Every year, some 47,000 women die from backstreet abortions because of a lack of legal or free access: in her project, Abril shows the after-effects of this experience. This article was first published in the May issue of BJP
Laia Abril is no stranger to themes of distress. Bulimia, coping with the death of a child, the asexual community, virtual sex-performer couples – these are all topics that the Barcelona-based photographer has explored and attempted to demystify with her multi-layered, story-based practice. The subjects she tackles are complex and provocative, but ones she is able to connect with by way of female empathy, “where I can be involved emotionally”, she says.
Her most extensive work to date explores the struggle of eating disorders and is divided into chapters, starting with a short film titled A Bad Day. Next came Thinspiration, a self-published fanzine exploring and critiquing the selfie culture used by the pro-ana community; and finally The Epilogue, which follows an American family in the aftermath of losing their daughter to bulimia.

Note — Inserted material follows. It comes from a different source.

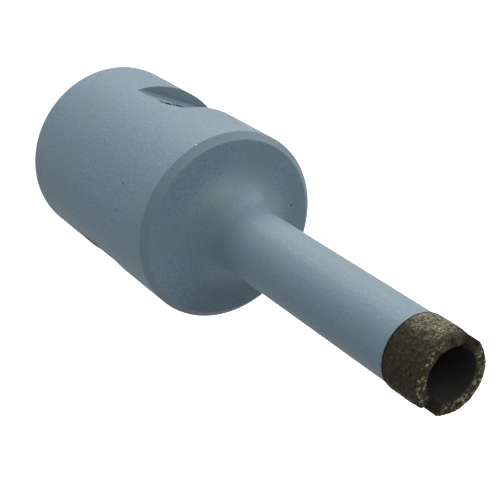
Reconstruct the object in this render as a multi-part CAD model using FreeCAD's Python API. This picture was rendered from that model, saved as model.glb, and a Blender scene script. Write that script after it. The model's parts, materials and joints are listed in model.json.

Separating the work into sections allowed her to approach different aspects through different platforms, not only in the multiplicity of perspectives but also in a constantly evolving visual stimulation. Her new work, A History of Misogyny, also adopts the use of a layered representation. “The ‘history’ part is important,” she told BJP for our May 2017 issue, which focused on the ‘female gaze’.
“Every time I tried to talk about female issues or any kind of situation that I saw was not right, I was confronted with people telling me that it was in the past and it doesn’t apply to the situation we are in now. But just because something is now the law, that doesn’t mean it’s fine. There’s always a risk.” For Abril, looking back is necessary to “highlight the long, continuous erosion of women’s reproductive rights”.
She begins with A History of Misogyny, Chapter One: On Abortion, the first episode of a project that will attempt to “visualise the comparison between the present and the past, so we understand that we have always to be conscious that things are not as certain as we think”.
In the UK it has been legal to terminate a pregnancy of up to 24 weeks since 1967, yet it was only in March this year that MPs voted to decriminalise it entirely, regardless of circumstance or time constrictions. Western society is considered to have liberal views on cases of abortion but in the Republic of Ireland and in Poland it is illegal, with the exception of cases posing a risk to the health of the woman or in the event of a pregnancy arising from rape or incest. In Malta, it remains forbidden altogether.
The project is not about the experience of abortion itself but about the repercussions of women not having legal, safe or free access to the procedure, often forcing them to use dangerous alternatives and causing physical and mental harm. “A woman was using a coat hanger to perform a DIY abortion in Uganda and I hear the same story in Tennessee. [The problem] is everywhere, with pretty much the same consequences.”
Rather than focusing on one story in one location, as has been the tendency, she casts her net wide, “trying to create a conceptual map to connect the repercussions so that we can empathise more with these women”.